February 10, 2009. Tags: , , . Disobedience, Fun. 2 comments.

Bake for a change

This kind of stuff really pushes my buttons. A gingerbread eco-house competition!

I love to mix and match. I have children to look after, and work to do, and I’m not exactly the most organised of individuals anyway. So finding time to act on all the things that bother me in this world is not easy. Things like going on protests and demonstrations, organising or helping with events, meetings, stuff like that.
For a while I resigned myself to being an armchair activist; writing too many letters to my bored MP, getting into pointless arguments on internet forums. But then I was invited to get involved with the Open Source Embroidery project and it slowly began to dawn on me that just as some people use their time, their finances, and their ability to organise to voice their protests, so I could use what *I* was good at. I can sew, and I can bake, and it’s high time I joined the growing wave of crafters and bakers in reclaiming these “domestic chores” from those who would demean them.

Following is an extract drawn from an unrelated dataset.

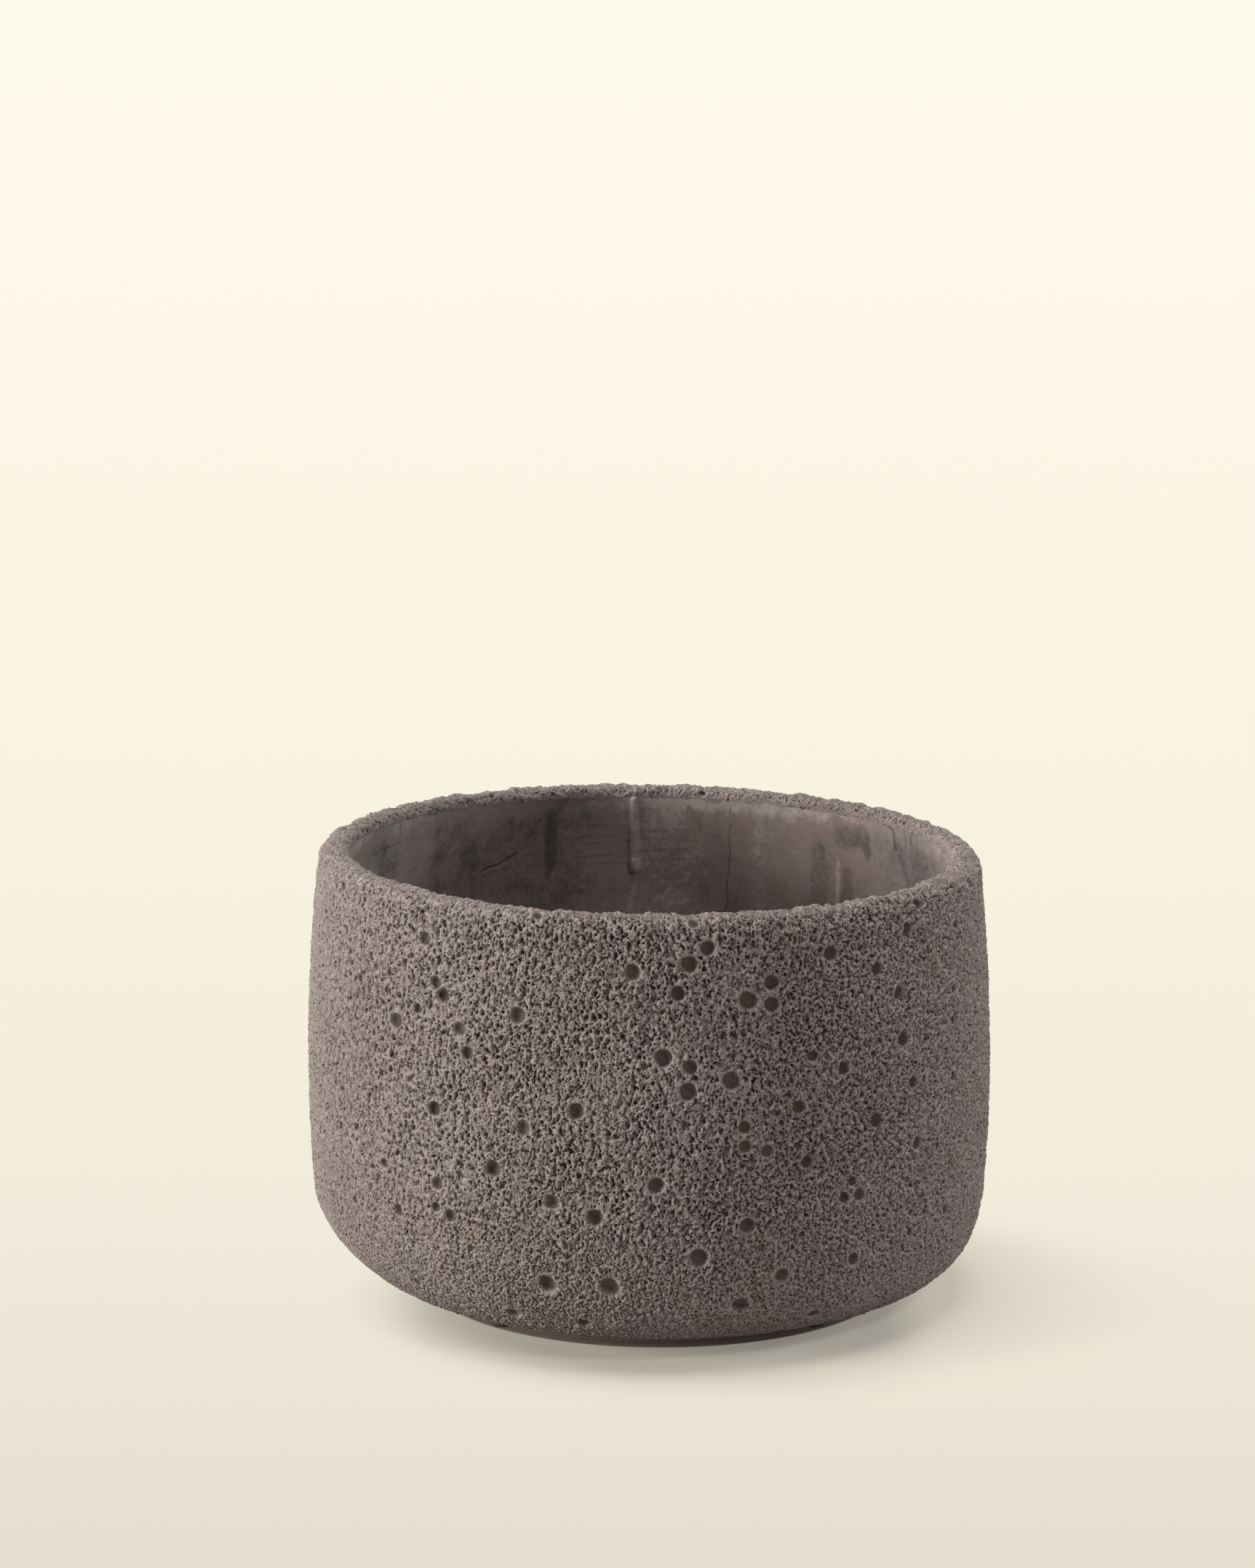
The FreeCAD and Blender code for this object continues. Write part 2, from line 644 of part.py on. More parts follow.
def check(doc, bodies):
    """Stops where an object failed or a piece isn't one valid solid."""
    for item in doc.Objects:
        if "Invalid" in item.State or "Error" in item.State:
            raise RuntimeError(f"{item.Label} failed: {item.State}")
        if item.TypeId == "Sketcher::SketchObject" and not item.FullyConstrained:
            raise RuntimeError(f"{item.Label} isn't fully constrained")
    for body in bodies:
        if body.Shape.isNull() or not body.Shape.isValid():
            raise RuntimeError(f"{body.Label} has no valid shape")
        if len(body.Shape.Solids) != 1:
            raise RuntimeError(f"{body.Label} isn't one solid")


def main():
    doc = FreeCAD.newDocument("planter")
    sheet = make_sheet(doc)
    form = PotForm(sheet)
    bodies = [
        make_pot_shell(doc, sheet, form),
        make_rough_coat(doc, sheet, form),
        make_drain_plug(doc, sheet),
    ]
    bodies += [make_foot_pad(doc, sheet, number) for number in range(1, PAD_COUNT + 1)]
    doc.recompute()
    check(doc, bodies)
    os.makedirs("parts", exist_ok=True)
    for body in bodies:
        body.Shape.exportStep(f"parts/{body.Label}.step")
        box = body.Shape.BoundBox
        print(f"{body.Label}: {body.Shape.Volume:.1f} mm3, z {box.ZMin:.3f} to {box.ZMax:.3f}")


main()
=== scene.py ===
"""Looks of the round planter: a pitted coat over a smooth fired clay shell.

Work inside this script is in millimetres. A mesh's points become metres where the mesh is made.
A surface of the pot has two measures: around, along the circle of MAX_RADIUS, and along, up its profile.
"""

import math

import bpy
import numpy as np
from mathutils import Matrix, Vector


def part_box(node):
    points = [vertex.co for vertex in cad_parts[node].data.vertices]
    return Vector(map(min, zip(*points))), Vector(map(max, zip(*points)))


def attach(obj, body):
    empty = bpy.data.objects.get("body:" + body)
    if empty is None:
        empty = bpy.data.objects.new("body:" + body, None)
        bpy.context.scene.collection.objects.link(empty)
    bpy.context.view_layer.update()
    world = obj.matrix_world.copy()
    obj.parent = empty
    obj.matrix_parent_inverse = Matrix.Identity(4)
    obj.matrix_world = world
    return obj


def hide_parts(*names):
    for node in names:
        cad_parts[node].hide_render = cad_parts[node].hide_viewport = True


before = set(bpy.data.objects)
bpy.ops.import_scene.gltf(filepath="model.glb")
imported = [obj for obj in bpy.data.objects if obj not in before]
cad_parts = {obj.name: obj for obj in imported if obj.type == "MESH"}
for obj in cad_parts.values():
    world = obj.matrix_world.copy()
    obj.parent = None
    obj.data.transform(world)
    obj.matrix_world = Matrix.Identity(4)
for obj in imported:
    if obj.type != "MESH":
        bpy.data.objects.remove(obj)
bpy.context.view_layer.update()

MM = 0.001

# The pot's section, as the solids have it
TOTAL_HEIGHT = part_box("rough_coat")[1][2] / MM
MAX_RADIUS = 144.5
WIDEST_HEIGHT = 98
BULGE_RADIUS = 750
CORNER_RADIUS = 45
FOOT_EDGE = (105.5, 6.0)
RIM_OUTER_ROUND = 7
RIM_INNER_ROUND = 3
COAT = 4
WALL = 12
FOOT_HEIGHT = 2
FOOT_RADIUS = 98.5
RECESS_RADIUS = 84
RECESS_HEIGHT = 5
FLOOR_HEIGHT = 17
INNER_CORNER_RADIUS = 36
DRAIN_RADIUS = 10
DRAIN_CHAMFER = 1.5

AROUND = 2 * math.pi * MAX_RADIUS
BULGE_CENTRE = (MAX_RADIUS - BULGE_RADIUS, WIDEST_HEIGHT)

# The photograph's frame and camera
PHOTO_SIZE = (1725, 2156)
FOCAL_PIXELS = 7400
SENSOR = 36
CAMERA_DISTANCE = 2300
MM_PER_PIXEL = CAMERA_DISTANCE / FOCAL_PIXELS
CAMERA_ELEVATION = math.radians(14.3)
BODY_MIDDLE = (-3, 0, 95)
BODY_MIDDLE_PIXEL = (893, 1464)

# Lean of the hand-made pot: its body stands a little left of its foot, and its rim drops to the right
BODY_SHIFT = -3
FOOT_SHIFT = 1.5
SHIFT_HEIGHTS = (8, 46)
SHIFT_RADII = (25, 75)
RIM_DROP = 0.014
DROP_FROM = 30
UNLEAN_ROUNDS = 3

# Steps at which profiles and rays are searched for a place, and the rays' first and last distance
SEARCH_STEP = 0.5
RAY_STEP = 0.25
RAY_SPAN = (CAMERA_DISTANCE - 260, CAMERA_DISTANCE + 320)

# Spacing of the meshes' points, on the shaped faces and on the hidden sides
COAT_STEP = 0.3
INSIDE_STEP = 0.6
COAT_BACK_STEP = 4
UNDER_STEP = 3

# Corners of a mesh's face as rows and columns on, and the margin of its unwrapping
FACE_CORNERS = ((0, 0), (0, 1), (1, 1), (1, 0))
UV_MARGIN = 0.004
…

I’m not sure if any of this makes any sense, but I think what I’m trying to say is along the lines of, Yes, I can be a Feminist and still like to cook! It might be more ‘traditional’ to link the skills of a graffitti artist with the voicing of a political message, but why can’t a stitcher have something to say, too? Or someone who makes gingerbread houses?

February 9, 2009. Tags: , , . Uncategorized. Leave a comment.

Fair warning

As I’m only on my second post, I felt it only fair to warn ye vaste hordes of avid readers that this site will be updated only sporadically. I now have two disobedient children of my own (hurrah), and I don’t actually like computers (especially this one, but that’s another story), so the odds of me having a fabulous insight and me having the time to commit it to type, happening at roughly the same time, are low. But do check back, it’ll be exciting when it happens!

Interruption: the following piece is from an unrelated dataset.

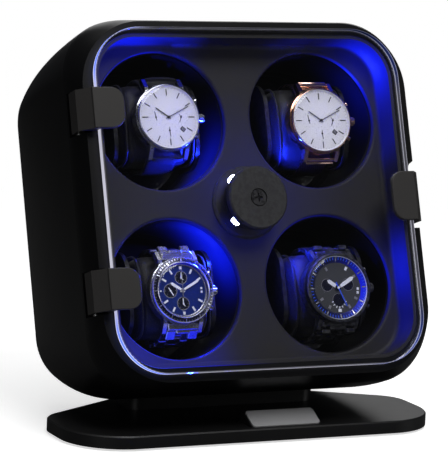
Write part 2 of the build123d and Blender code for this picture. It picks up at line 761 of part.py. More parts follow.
# ------------------------------------------------------------------
# Stand
# ------------------------------------------------------------------
base_top = base_z0 + base_thick
foot_spots = [(-96.0, -36.0), (96.0, -36.0), (-90.0, 6.0), (90.0, 6.0), (-28.0, 68.0), (28.0, 68.0), (0.0, 0.0)]
with BuildPart() as stand_base:
    with BuildSketch(Plane.XY.offset(base_z0)) as base_plan:
        with BuildLine():
            Polyline((base_half_w, base_front), (base_half_w, base_side_back), (base_tongue_half + 6.0, 52.0),
                     (base_tongue_half, base_tongue_y), (-base_tongue_half, base_tongue_y), (-base_tongue_half - 6.0, 52.0),
                     (-base_half_w, base_side_back), (-base_half_w, base_front), close=True)
        make_face()
        fillet(base_plan.vertices().filter_by(lambda v: v.Y < base_front + 1), 35.0)
        fillet(base_plan.vertices().filter_by(lambda v: abs(v.Y - base_side_back) < 1), 20.0)
        fillet(base_plan.vertices().filter_by(lambda v: abs(v.Y - 52.0) < 1), 10.0)
        fillet(base_plan.vertices().filter_by(lambda v: v.Y > base_tongue_y - 1), 16.0)
    extrude(amount=base_thick)
    chamfer(stand_base.faces().sort_by(Axis.Z)[-1].edges(), 0.8)
    # sloped seat under the nameplate
    with BuildSketch(Plane(origin=(12.4, 0, 0), x_dir=(0, 1, 0), z_dir=(1, 0, 0))):
        with BuildLine():
            Polyline((-51.6, base_top - 0.5), (-51.6, base_top + 0.05), (-38.2, base_top + 6.8), (-37.0, base_top + 6.8),
                     (-34.0, base_top - 0.5), close=True)
        make_face()
    extrude(amount=22.8, both=True)
    # ballast pocket, screw counterbores, foot recesses
    with BuildSketch(Plane.XY.offset(base_z0 - 1.0)):
        with Locations((0, -30.0)):
            Rectangle(160.4, 30.4)
    extrude(amount=4.4, mode=Mode.SUBTRACT)
    with BuildSketch(Plane.XY.offset(base_z0 - 1.0)):
        with Locations(*stand_screw_spots):
            Circle(4.4)
    extrude(amount=4.2, mode=Mode.SUBTRACT)
    with BuildSketch(Plane.XY.offset(base_z0 - 1.0)):
        with Locations(*stand_screw_spots):
            Circle(2.2)
    extrude(amount=12.0, mode=Mode.SUBTRACT)
    with BuildSketch(Plane.XY.offset(base_z0 - 1.0)):
        with Locations(*foot_spots):
            Circle(7.1)
    extrude(amount=1.8, mode=Mode.SUBTRACT)
save(stand_base, "stand_base")

with BuildPart() as base_ballast:
    with BuildSketch(Plane.XY.offset(base_z0 + 0.2)):
        with Locations((0, -30.0)):
            Rectangle(160.0, 30.0)
    extrude(amount=3.2)
save(base_ballast, "base_ballast")

with BuildPart() as rubber_feet:
    with BuildSketch(Plane.XY):
        with Locations(*foot_spots):
            Circle(7.0)
    extrude(amount=base_z0 + 0.8)
save(rubber_feet, "rubber_feet")

with BuildPart() as nameplate:
    slope = Plane(origin=(12.4, -44.9, base_top + 3.425), x_dir=(1, 0, 0), z_dir=(0, -6.75, 13.4))
    with BuildSketch(slope):
        RectangleRounded(44.0, 14.4, 2.2)
    extrude(amount=0.8)
save(nameplate, "nameplate")

with BuildPart() as stand_neck:
    with BuildSketch(Plane.XY.offset(base_top)):
        with Locations((0, (neck_y0 + neck_y1) / 2)):
            RectangleRounded(2 * neck_half_w, neck_y1 - neck_y0, 9.0)
    extrude(amount=26.0)
    add(shell_form.part, mode=Mode.SUBTRACT)
    with BuildSketch(Plane.XY.offset(base_top - 1.0)):
        with Locations(*stand_screw_spots):
            Circle(2.2)
    extrude(amount=30.0, mode=Mode.SUBTRACT)
save(stand_neck, "stand_neck")

with BuildPart() as stand_screws:
    with BuildSketch(Plane.XY.offset(base_z0 + 0.7)):
        with Locations(*stand_screw_spots):
            Circle(4.0)
    extrude(amount=2.5)
    with BuildSketch(Plane.XY.offset(base_z0 + 0.7)):
        with Locations(*stand_screw_spots):
            Circle(2.0)
    extrude(amount=16.5)
save(stand_screws, "stand_screws")
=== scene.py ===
import json
import math
import random

import bmesh
import bpy
import numpy as np
from mathutils import Matrix, Vector


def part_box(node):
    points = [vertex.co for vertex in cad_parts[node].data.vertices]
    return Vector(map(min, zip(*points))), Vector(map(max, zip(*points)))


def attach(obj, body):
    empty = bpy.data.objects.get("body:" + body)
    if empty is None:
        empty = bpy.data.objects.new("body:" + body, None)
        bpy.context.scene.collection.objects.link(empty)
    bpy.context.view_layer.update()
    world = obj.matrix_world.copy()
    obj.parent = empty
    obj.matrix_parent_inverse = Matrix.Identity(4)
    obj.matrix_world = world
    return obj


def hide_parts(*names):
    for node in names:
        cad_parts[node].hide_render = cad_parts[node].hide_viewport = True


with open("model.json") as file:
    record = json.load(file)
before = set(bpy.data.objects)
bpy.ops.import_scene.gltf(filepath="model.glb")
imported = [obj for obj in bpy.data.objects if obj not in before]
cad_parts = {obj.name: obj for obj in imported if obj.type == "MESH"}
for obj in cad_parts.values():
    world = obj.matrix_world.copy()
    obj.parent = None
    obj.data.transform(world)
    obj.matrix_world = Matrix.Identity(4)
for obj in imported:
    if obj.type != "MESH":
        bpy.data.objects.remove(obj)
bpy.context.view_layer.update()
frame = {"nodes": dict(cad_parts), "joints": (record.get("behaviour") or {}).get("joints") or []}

nodes = frame["nodes"]
joints = {j["name"]: j for j in frame["joints"]}
NAMES = ("upper_left", "upper_right", "lower_left", "lower_right")

# ------------------------------------------------------------------
# Box frame from the joints: a across, b up the panel, d out of the panel, millimetres
# ------------------------------------------------------------------
seat_pos = {k: Vector(joints["rotor_%s_spin" % k]["pos_m"]) for k in NAMES}
AN = Vector(joints["rotor_upper_left_spin"]["axis"]).normalized()
AA = Vector((1.0, 0.0, 0.0))
AU = AN.cross(AA).normalized()
MID = sum(seat_pos.values(), Vector()) / 4
SEAT = {k: ((p - MID).dot(AA) * 1000, (p - MID).dot(AU) * 1000) for k, p in seat_pos.items()}
BOX = Matrix.Identity(4)
for i in range(3):
    BOX[i][0], BOX[i][1], BOX[i][2], BOX[i][3] = AA[i] * 0.001, AU[i] * 0.001, AN[i] * 0.001, MID[i]
WORLD = Matrix.Diagonal((0.001, 0.001, 0.001, 1.0))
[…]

January 26, 2009. Tags: . Fun. 2 comments.

Knit-in for Peace!

I’m still young, but I hope when I’m old, I’ll be like these guys: The Granny Peace Brigade!

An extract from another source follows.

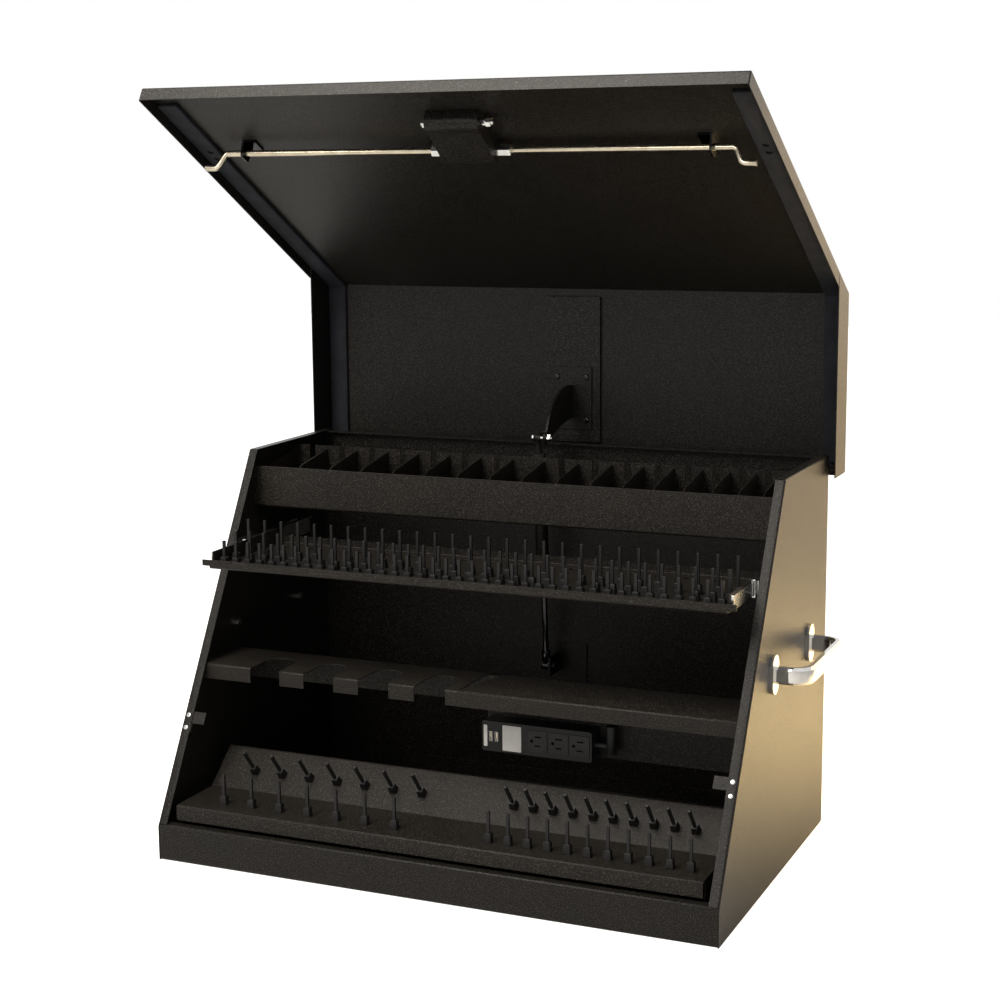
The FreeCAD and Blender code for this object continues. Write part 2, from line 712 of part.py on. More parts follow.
def lock_plug():
    start, inward = handle_axis(0)
    plug = cylinder(start - inward * 25, inward, PLUG_R, 17)
    key = box(-0.8, 0.8, -3.5, 3.5, -1, 6)
    key.Placement = FreeCAD.Placement(start - inward * 24.5, FreeCAD.Rotation(Z_AXIS, inward))
    return plug.cut(key)


def handle_rose():
    """The square plate with rounded corners between the grip and the lid."""
    start, inward = handle_axis(0)
    x, s = V(ROSE_HALF, 0, 0), V(0, -SIN, -COS) * ROSE_HALF
    wire = rounded([start + x + s, start - x + s, start - x - s, start + x - s], [6] * 4)
    rose = Part.Face(wire).extrude(inward * -3)
    return rose.cut(cylinder(start - inward * 6, inward, STEM_R + HUB_CLEAR, 10))


# Strikes

def strike():
    """An L-shaped plate behind the slanted flange; the crank's tip turns in behind its arm."""
    low, high = LID_GAP + SHEET, LID_GAP + SHEET + STRIKE_T
    ends = (STRIKE_ALONG, STRIKE_ALONG + STRIKE_ARM, STRIKE_ALONG + STRIKE_TALL)
    arm = lid_plate([(ends[0], low), (ends[0], high), (ends[1], high), (ends[1], low)],
                    STRIKE_X, HALF - FLANGE)
    post = lid_plate([(ends[0], low), (ends[0], high), (ends[2], high), (ends[2], low)],
                     HALF - FLANGE - 1, INNER - 2 * BEND)
    return join(post, arm)


# Side pulls

def pull_feet():
    """The Y of one side pull's two feet."""
    return PULL_FRONT, PULL_FRONT + PULL_SPAN


def chamfered(a, b, c):
    """The corners of a rectangle from -a to a and from -b to b whose corners are cut off by c."""
    upper = [(a, b - c), (a - c, b), (c - a, b), (-a, b - c)]
    return upper + [(-y, -z) for y, z in upper]


def side_pull():
    """The right pull: two oval feet, and a flat-sided grip that bends out of one and into the other."""
    face = HALF + FOOT_THICK
    out = HALF + PULL_OUT - PULL_THICK / 2
    front, rear = pull_feet()
    line = [V(x, y, PULL_Z) for x, y in ((face - 1, front), (out, front), (out, rear), (face - 1, rear))]
    corners = [line[0] + V(0, y, z) for y, z in chamfered(PULL_THICK / 2, PULL_TALL / 2, PULL_CHAMFER)]
    grip = bent_bar(Part.Face(Part.makePolygon(corners + corners[:1])), line, PULL_BEND)
    pull = join(grip, *[pull_foot(foot) for foot in pull_feet()])
    for foot in pull_feet():
        pull = pull.cut(cylinder(V(HALF - 1, foot, PULL_Z), X_AXIS, BOLT_R + 0.05, FOOT_THICK + 5))
    return pull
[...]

John Emerson characterized their protest very well:
“Grannies vs. generals; slow, manual creation vs. fast, technological destruction — this is not just non-violence, but perhaps an opposite of violence.”

Their calm, unflustered, and stubborn knitting of socks and blankets for victims of both sides reminds me of a grandmother (not mine) during WWII, who would watch the aerial dogfights above London and every time a plane went down, English or German, would utter “A mother just lost her son. God bless them”.

Looking at some of these women, and listening to their words, makes me realise that with age there comes a confidence, and a wisdom. Strip away all the playground posturing of our leaders, all the militarism, pride, protectionism and aggression. These disobedient grannies know what’s really important in this life. How inspiring.

January 23, 2009. Tags: , , , , . Disobedience. 1 comment.